Experts credit an uptick in the number of these policies to the rising costs of care. Nursing-home care now costs an average of $55,000 a year.
Within the next 30 years, those expenses are expected to quadruple, reaching $68,000 a year for a home-healthcare aide and $241,000 for a year of nursing-home care, according to the American Council of Life Insurers (ACLI).
Even though most nursing-home stays are shorter than a year (one month of care costs about $4,400), the overwhelming cost of long-term care is drawing more attention to the value of additional insurance.
Institutions are responding to the increased need. More than one-third of large companies are offering long-term-care insurance as an employee benefit, according to ACLI, and 22 states are offering the insurance to their employees.
Long-term care was originally available only to Medicare recipients and those with acute physical problems. Now, people who have problems with daily activities, like bathing and eating, as well as those with cognitive and emotional problems can take advantage of long-term care benefits.
Most long-term care policies cover nursing-home and at-home care.

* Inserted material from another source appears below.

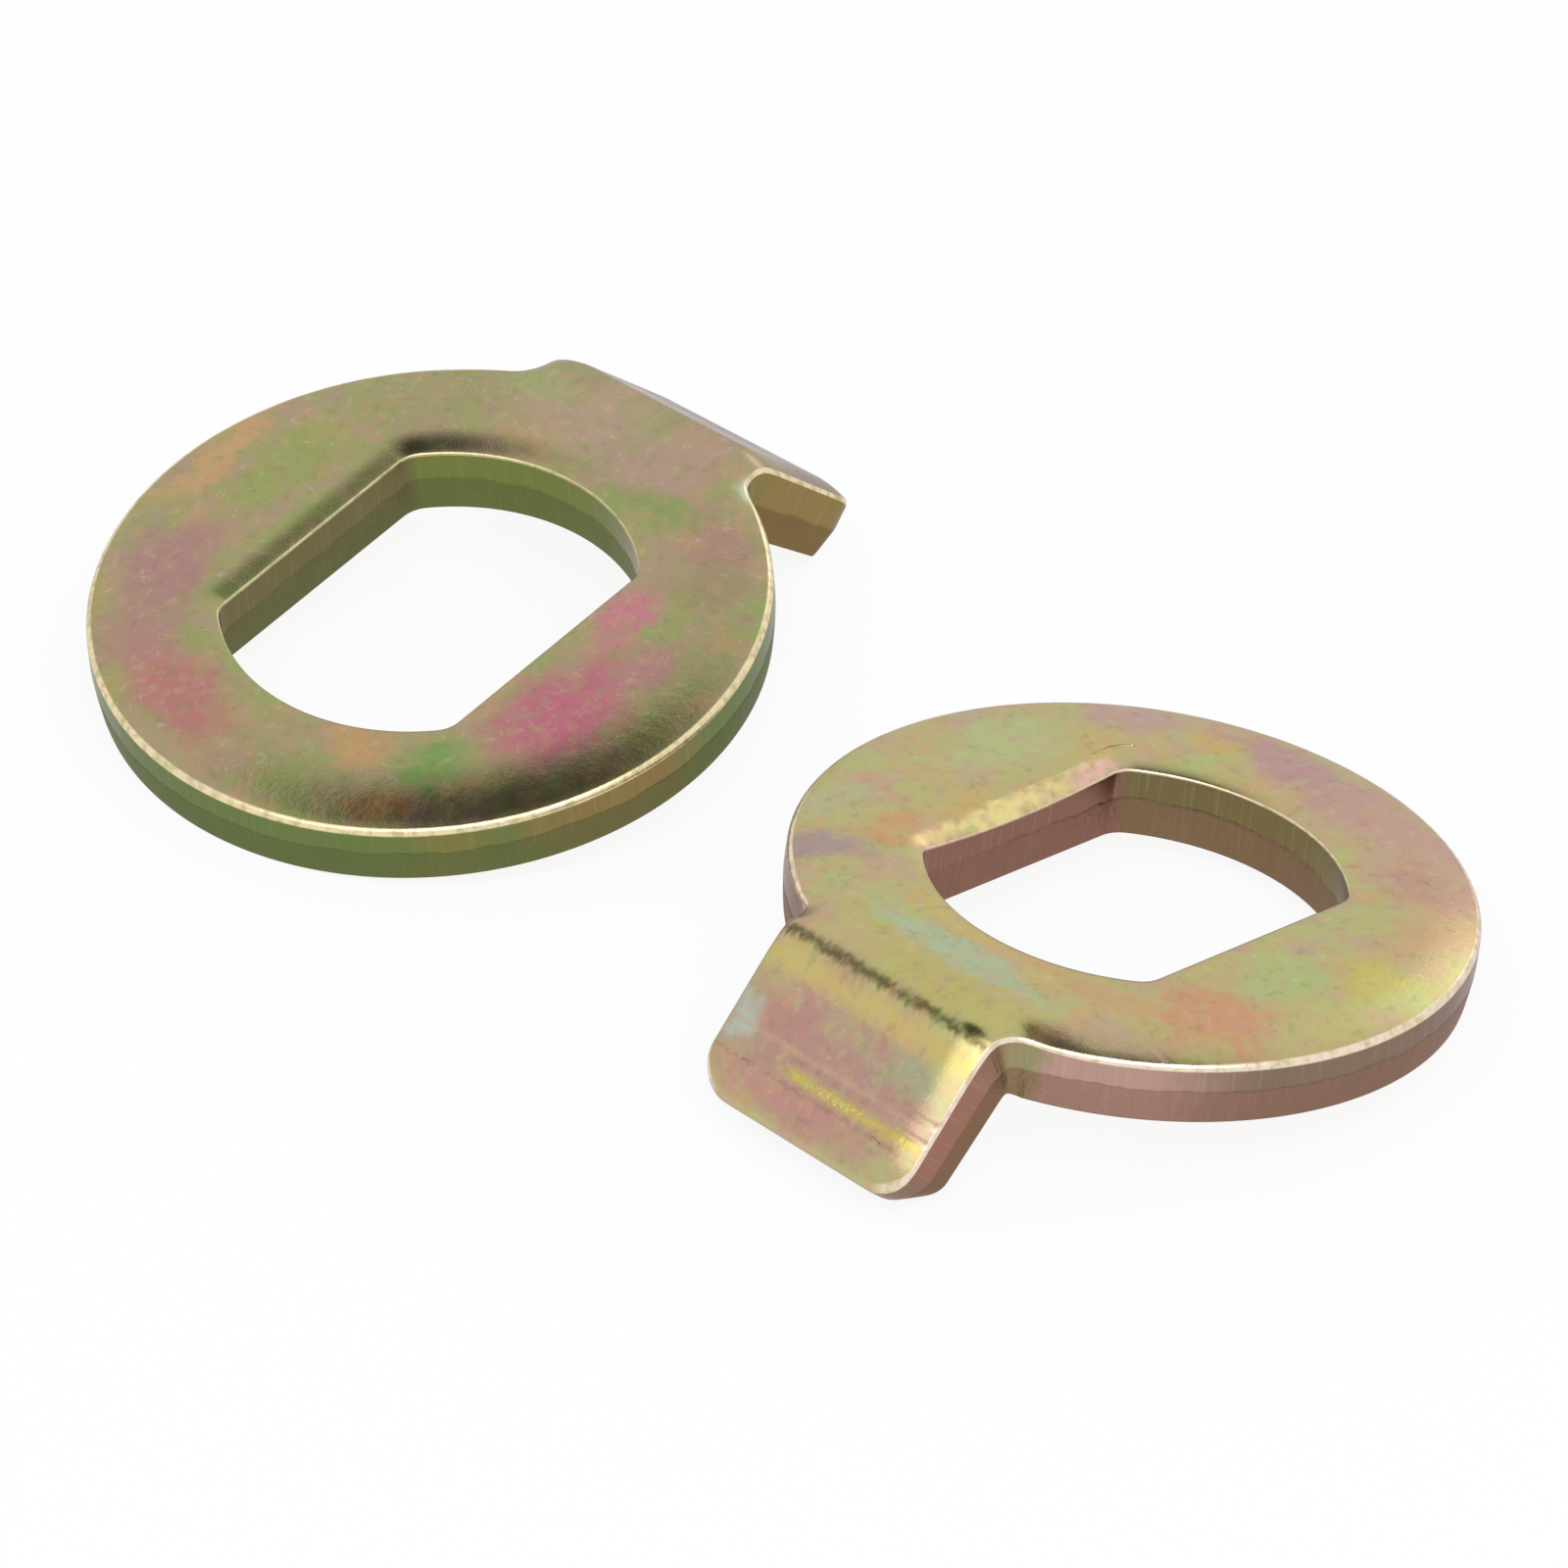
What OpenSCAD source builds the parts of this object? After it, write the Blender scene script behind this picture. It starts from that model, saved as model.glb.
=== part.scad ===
// A pair of torque washers, as punched and bent from sheet and lying loose side by side.
//
// Each washer is one piece of sheet: a disc with a double-D hole that fits an axle with two flats,
// and one tab bent down that stops the washer from turning in its slot. The punch enters from the
// top, so the upper edges are rounded over and the lower part of each cut wall draws in.
// Each one lies on the tip of its tab and on the far edge of its disc.

/* [Disc] */
// Outside diameter of the disc
disc_d = 23.6; // [21:0.1:30]
// Thickness of the sheet
sheet_t = 2.8; // [2:0.1:3.2]
// Height of the edge rounding that the punch rolls over all round the outside
roll_h = 0.5; // [0.2:0.05:0.6]
// Width of that rounding on the disc, in from the edge
disc_roll_w = 2.2; // [0.6:0.1:2.4]
// Width of that rounding on the tab
roll_w = 1.4; // [0.6:0.1:1.4]
// Height of the smooth band of the cut walls, below the rounding
burnish_h = 0.9; // [0.4:0.1:1.2]
// How far the torn lower part of the outside wall draws in
tear_in = 0.18; // [0.05:0.01:0.3]

/* [Axle hole] */
// Diameter of the hole between its two round sides
hole_d = 14.4; // [12:0.1:15]
// Distance between the hole's two flats
hole_flats = 10.6; // [8:0.1:11.6]
// Radius of the four corners between the round sides and the flats
hole_corner_r = 0.8; // [0.3:0.1:1.2]
// Height of the rounding of the hole's upper edge
hole_roll_h = 0.25; // [0.1:0.05:0.4]
// Width of that rounding
hole_roll_w = 0.8; // [0.4:0.1:1]
// How far the torn lower part of the hole's wall opens out
hole_tear_out = 0.12; // [0.05:0.01:0.2]

/* [Tab] */
// Width of the tab, which fits a slot 10 wide
tab_w = 9.7; // [7:0.1:9.9]
// Radius of the fillets between the disc and the sides of the tab
neck_r = 0.7; // [0.5:0.1:1.4]
// How far inside the disc's edge the bend starts
bend_inset = 1.4; // [0.8:0.1:1.6]
// Angle that the left washer's tab is bent down from the disc
left_bend = 48.5; // [40:0.5:65]
// Angle that the right washer's tab is bent down
right_bend = 54; // [40:0.5:65]
// Radius on the inside of the bend
bend_r = 0.55; // [0.2:0.05:1]
// Length of the left washer's tab past the bend
left_tab_len = 5.9; // [4:0.1:7]
// Length of the right washer's tab past the bend
right_tab_len = 4.8; // [4:0.1:7]
// Thickness of the tab at its tip, where the forming die thins it
tip_t = 2.5; // [1.8:0.05:2.7]
// Angle by which the tip's end face leans in from square
tip_lean = 12; // [6:1:20]
// Radius of the tip's two corners
tip_corner_r = 1.5; // [1.5:0.1:2.5]

/* [Layout] */
// Distance between the centres of the two discs
centres = 28.4; // [28.2:0.1:50]
// Direction from the left disc to the right one, seen from above
line_turn = -35.2; // [-60:0.1:0]
// Shift of the pair that brings the middle of its outline back to the origin
pair_shift = -0.6; // [-1:0.1:1]
// Direction in which the left washer's tab points
left_turn = 48; // [20:0.1:80]
// Direction in which the right washer's tab points
right_turn = 224; // [200:0.1:260]

/* [Hidden] */
$fn = 96;

// Steps in a rounded edge, in a fillet, round the bend and round a corner of the tip
roll_steps = 6;
fillet_steps = 8;
bend_steps = 12;
corner_steps = 6;
// Steps in a round side of the hole and in a corner between it and a flat
hole_steps = 24;
hole_corner_steps = 4;
// Reach of a cutter past what it cuts
past = 1;
// How far the tab's fillets bite into the edge of the disc, so that the two surfaces cross
bite = 0.03;

disc_r = disc_d / 2;
foot_r = disc_r - tear_in;
half_w = tab_w / 2;
edge_top = sheet_t - roll_h;
edge_low = edge_top - burnish_h;
hole_edge_low = sheet_t - hole_roll_h - burnish_h;

// A tab is given as [angle of its bend, length past the bend]. These are the places of its bend and
// of the rounding of its tip, measured along the flat blank before it is bent.
bend_x = disc_r - bend_inset;
function bend_len(form) = form[0] * PI / 180 * (bend_r + sheet_t / 2);
function leg_x(form) = bend_x + bend_len(form);
function corner_x(form) = leg_x(form) + form[1] - tip_corner_r;
corner_y = half_w - tip_corner_r;

// The centre of the fillet between the disc and one side of the tab
neck_y = half_w + neck_r;
neck_x = sqrt(pow(disc_r + neck_r - bite, 2) - pow(neck_y, 2));
neck_turn = atan2(neck_x, neck_y);

// Where the blank of the tab starts, buried in the disc
root_x = bend_x - roll_w - 1;

// How much shorter the lower edge of the tip is than its upper edge
tip_draw = tip_t * tan(tip_lean);

// A point of the blank, as [along, across, height], once the bend is made
function bent(p, form) =
    let (
        run = min(max(p[0] - bend_x, 0), bend_len(form)),
        turn = form[0] * run / bend_len(form),
        reach = bend_r + p[2],
        rest = p[0] - bend_x - run
    )
    [
        bend_x + reach * sin(turn) + rest * cos(turn),
        p[1],
        -bend_r + reach * cos(turn) - rest * sin(turn)
    ];

// A washer leans until its tab's tip and the far edge of its disc are level
function tip(form) = bent([leg_x(form) + form[1] - tip_draw, 0, sheet_t - tip_t], form);
function lean(form) = atan2(-tip(form)[2], tip(form)[0] + foot_r);
function lift(form) = foot_r * sin(lean(form));

// Points of a rounded upper edge as [distance from the wall, height], from the wall to the flat
function roll_points(width, height) = [
    for (i = [0:roll_steps])
        let (turn = 90 * i / roll_steps)
        [width * (1 - cos(turn)), sheet_t - height * (1 - sin(turn))]
];

// One side of the punched outside wall, from below: the torn part, the smooth band, the rounding
function punched_wall(width) = concat([[tear_in, 0], [0, edge_low]], roll_points(width, roll_h));
wall = punched_wall(roll_w);

// Half outline of the disc, from the middle of its lower face to the middle of its upper face
disc_outline = concat(
    [[0, 0]],
    [for (p = punched_wall(disc_roll_w)) [disc_r - p[0], p[1]]],
    [[0, sheet_t]]
);

// The wall that the punch leaves in the hole, from below, as [distance set back, height]
hole_wall = concat(
    [[hole_tear_out, -past], [hole_tear_out, 0], [0, hole_edge_low]],
    roll_points(hole_roll_w, hole_roll_h),
    [[hole_roll_w, sheet_t + past]]
);

// Stations round the right half of the hole. Each one is a centre and the direction in which the
// wall lies from it, so that one more length sets the whole outline back evenly, corners included.
hole_core_r = hole_d / 2 - hole_corner_r;
hole_core_y = hole_flats / 2 - hole_corner_r;
hole_core_turn = asin(hole_core_y / hole_core_r);
hole_core_x = hole_core_r * cos(hole_core_turn);
hole_side = [
    for (i = [1:hole_steps - 1])
        let (turn = hole_core_turn * (2 * i / hole_steps - 1))
        [hole_core_r * [cos(turn), sin(turn)], turn]
];
function hole_corner(end) = [
    for (i = [0:hole_corner_steps])
        let (turn = end * (hole_core_turn + (90 - hole_core_turn) * i / hole_corner_steps))
        [[hole_core_x, end * hole_core_y], turn]
];
function reversed(items) = [for (i = [len(items) - 1:-1:0]) items[i]];
hole_half = concat(reversed(hole_corner(-1)), hole_side, hole_corner(1));

// The hole's whole outline, set back by a distance
function hole_outline(back) = [
    for (half = [1, -1])
        for (station = hole_half)
            half * (station[0] + (hole_corner_r + back) * [cos(station[1]), sin(station[1])])
];

// Stations along one side of the blank of the tab, from its root to its tip. Each one is a centre,
// a radius and a direction: the outline lies at the radius from the centre, less what it is set in.
function fillet_station(turn) = [[neck_x, neck_y], -neck_r, [sin(turn), cos(turn)]];
function side_station(x) = [[x, 0], half_w, [0, 1]];
function corner_station(turn, form) = [
    [corner_x(form), corner_y], tip_corner_r, [sin(turn), cos(turn)]
];
function stations(form) = concat(
    [side_station(root_x)],
    [for (i = [0:fillet_steps]) fillet_station(neck_turn * (1 - i / fillet_steps))],
    [for (i = [1:bend_steps]) side_station(neck_x + (leg_x(form) - neck_x) * i / bend_steps)],
    [for (i = [0:corner_steps]) corner_station(90 * i / corner_steps, form)]
);
levels = len(wall);

// The forming die thins the leg from below and leans its end face: both grow towards the tip
function thinned(x, form) =
    (sheet_t - tip_t) * min(max((x - leg_x(form)) / (form[1] - tip_draw), 0), 1);

// One point of the tab: its station, the level up its wall, and the side that it is on
function tab_point(station, level, side, form) =
    let (
        flat = station[0] + (station[1] - wall[level][0]) * station[2],
        lowest = level == 0,
        draw = lowest && flat[0] > corner_x(form) ? (tip_draw - tear_in) * station[2][0] : 0,
        x = flat[0] - draw
    )
    bent([x, side * flat[1], lowest ? thinned(x, form) : wall[level][1]], form);

// The tab with its neck, as a skin over the stations of both sides
module tab(form) {
    stations = stations(form);
    last = len(stations) - 1;
    points = [
        for (side = [-1, 1])
            for (station = stations)
                for (level = [0:levels - 1])
                    tab_point(station, level, side, form)
    ];
    count = (last + 1) * levels;
    top = levels - 1;
    walls = [
        for (station = [0:last - 1])
            for (level = [0:top - 1])
                let (
                    a = station * levels + level,
                    b = a + levels
                )
                each [
                    [a, a + 1, b + 1],
                    [a, b + 1, b],
                    [count + a, count + b + 1, count + a + 1],
                    [count + a, count + b, count + b + 1]
                ]
    ];
    faces_across = [
        for (station = [0:last - 1])
            let (
                a = station * levels,
                b = a + levels
            )
            each [
                [a, b, count + b],
                [a, count + b, count + a],
                [a + top, count + b + top, b + top],
                [a + top, count + a + top, count + b + top]
            ]
    ];
    tip_face = [
        for (level = [0:top - 1])
            let (a = last * levels + level)
            each [
                [a, a + 1, count + a + 1],
                [a, count + a + 1, count + a]
            ]
    ];
    root_face = [
        for (level = [0:top - 1])
            each [
                [level, count + level + 1, level + 1],
                [level, count + level, count + level + 1]
            ]
    ];
    polyhedron(points, concat(walls, faces_across, tip_face, root_face));
}

// The double-D hole, as a skin over its outline at each level of its wall
module axle_hole() {
    points = [
        for (level = hole_wall)
            for (p = hole_outline(level[0]))
                [p[0], p[1], level[1]]
    ];
    count = 2 * len(hole_half);
    top = len(hole_wall) - 1;
    walls = [
        for (level = [0:top - 1])
            for (i = [0:count - 1])
                let (
                    a = level * count + i,
                    b = level * count + (i + 1) % count
                )
                [a, a + count, b + count, b]
    ];
    lower_face = [for (i = [0:count - 1]) i];
    upper_face = [for (i = [count - 1:-1:0]) top * count + i];
    polyhedron(points, concat(walls, [lower_face, upper_face]));
}

module disc() {
    difference() {
        rotate_extrude()
            polygon(disc_outline);
        axle_hole();
    }
}

module washer(form) {
    disc();
    tab(form);
}

// A washer at rest, with its tab pointing in the direction turn
module lying(form, turn, side) {
    translate([0, pair_shift, 0])
        rotate([0, 0, line_turn])
            translate([side * centres / 2, 0, lift(form)])
                rotate([0, 0, turn - line_turn])
                    rotate([0, -lean(form), 0])
                        washer(form);
}

module left_washer() {
    color("darkkhaki")
        lying([left_bend, left_tab_len], left_turn, -1);
}

module right_washer() {
    color("burlywood")
        lying([right_bend, right_tab_len], right_turn, 1);
}

left_washer();
right_washer();
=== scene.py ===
# %% [markdown]
# A pair of torque washers.
#
# Each washer is one piece of thick sheet steel, punched out, bent and plated. The disc goes over a
# hub axle with two flats, and its tab is bent down into the slot that the axle sits in, so the
# axle can't turn. The plating is zinc with a yellow chromate film, thin enough to show colours
# from olive to gold, pink and pale green. The washers lie loose, each on its tab and its far edge.
#
# The first cell loads the solids that this scene dresses. They fix the size and the place of
# everything, so nothing here is scaled or fitted by eye.

# %% Load the solids
import math

import bmesh
import bpy
from mathutils import Matrix, Vector, noise


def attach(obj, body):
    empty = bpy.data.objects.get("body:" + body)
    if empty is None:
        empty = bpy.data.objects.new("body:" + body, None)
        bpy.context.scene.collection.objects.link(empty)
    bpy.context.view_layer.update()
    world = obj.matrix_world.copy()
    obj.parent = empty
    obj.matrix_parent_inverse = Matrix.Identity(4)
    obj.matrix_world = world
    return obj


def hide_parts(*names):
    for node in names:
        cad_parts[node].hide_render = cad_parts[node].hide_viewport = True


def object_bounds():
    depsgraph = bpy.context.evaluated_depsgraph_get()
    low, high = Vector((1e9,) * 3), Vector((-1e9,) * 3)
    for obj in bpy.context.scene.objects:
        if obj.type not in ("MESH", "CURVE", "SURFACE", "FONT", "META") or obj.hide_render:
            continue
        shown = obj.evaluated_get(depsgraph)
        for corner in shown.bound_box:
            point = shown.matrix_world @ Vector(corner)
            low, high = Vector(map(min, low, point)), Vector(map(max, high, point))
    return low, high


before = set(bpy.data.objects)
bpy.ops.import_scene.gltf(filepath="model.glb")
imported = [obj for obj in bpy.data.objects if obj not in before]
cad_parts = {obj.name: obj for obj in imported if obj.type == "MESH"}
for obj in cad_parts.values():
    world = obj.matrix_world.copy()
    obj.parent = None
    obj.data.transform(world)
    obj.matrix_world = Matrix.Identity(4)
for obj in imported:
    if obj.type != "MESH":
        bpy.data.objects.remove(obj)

solid_box = [list(corner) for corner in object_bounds()]
print("solids' box, mm:", [[round(v * 1000, 2) for v in corner] for corner in solid_box])

# %% [markdown]
# The camera comes early, because every look at the work goes through it. A small metal part is
# photographed from far away with a long lens, which keeps its circles almost true ellipses. The
# place, the aim and the lens were found by matching the rims, the holes and the tabs. An alternative
# is to turn the camera by hand until it looks right, but a wrong distance then bends every curve.

# %% Camera
camera_place = Vector((-0.020278, -0.627574, 0.450832))
camera_right = Vector((0.999578, -0.014754, 0.025014))
camera_down = Vector((0.011749, -0.582226, -0.812942))
frame_pixels = 1600
lens_pixels = 23206.5

camera = bpy.data.objects.new("camera", bpy.data.cameras.new("camera"))
bpy.context.scene.collection.objects.link(camera)
camera_back = camera_right.cross(-camera_down)
turned = Matrix((camera_right, -camera_down, camera_back)).transposed()
camera.matrix_world = Matrix.Translation(camera_place) @ turned.to_4x4()
camera.data.sensor_width = 36
camera.data.lens = lens_pixels / frame_pixels * camera.data.sensor_width
bpy.context.scene.camera = camera
print("lens", round(camera.data.lens), "mm, from", round(camera_place.length, 2), "m")

# %% [markdown]
# A punched part is best thought of as its flat blank: an outline with a thickness, which is bent
# afterwards. All sizes here are in millimetres on that blank, with the middle of the disc at zero
# and the tab pointing along X. Most of them are the sizes of the solids. The corners of the hole
# and of the tip, the rolled edges and the crest of the bend follow the photo more closely than the
# solids do. Torn_top is how high the torn part of a wall goes and tear_in how far it draws in. The
# tab thins to tip_t, and the foot of its end face is drawn in by tip_draw. The skin lies a hair
# inside the solids' walls, so that it never stands out of their box.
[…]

For middle-class consumers who hope to maintain their standard of living while receiving long-term care, the insurance is essential to help afford a decent care facility, according to Chris Cooper, president of Elder Advocates Inc., a private geriatric-care management firm in Toledo, Ohio.
Most Americans are buying the insurance when they reach the age of 66. But that is too late for many consumers, says Mr. Cooper, because they may be turned down for even the most minor of medical issues.
"People should start talking about the insurance about five to 10 years before they actually retire," says Cooper.
More people are taking notice of the insurance after learning from an employer that Medicare will usually only pay for up to 20 days of a hospital stay, and will not cover at-home or nursing-home care.
Others are becoming more aware after caring for their own parents. "There are a lot of caregivers out there, and we're starting to see a lot of people take notice," says Lynn Boyd, senior director of ACLI.
Because of rising home and property values over the past decade, more consumers are also making use of life insurance that helps families pay their estate taxes.
Survivorship life insurance is essentially one policy written on two lives. Couples often buy them so that their children receive the benefit on their policy when their parents' estate tax comes due.
The rise in the number of Americans with estates worth about $1 million, at which point the tax now comes into play, has made the insurance far more useful. But because the tax threshold will move to $1.5 million next year, and to $3.5 million by 2009, others may choose to hold back.
Consumers will need to pay close attention, however, because the estate-tax threshold is scheduled fall back to $1 million by 2011.
"You need to follow the tax law to make sure this is a useful insurance," says Cooper.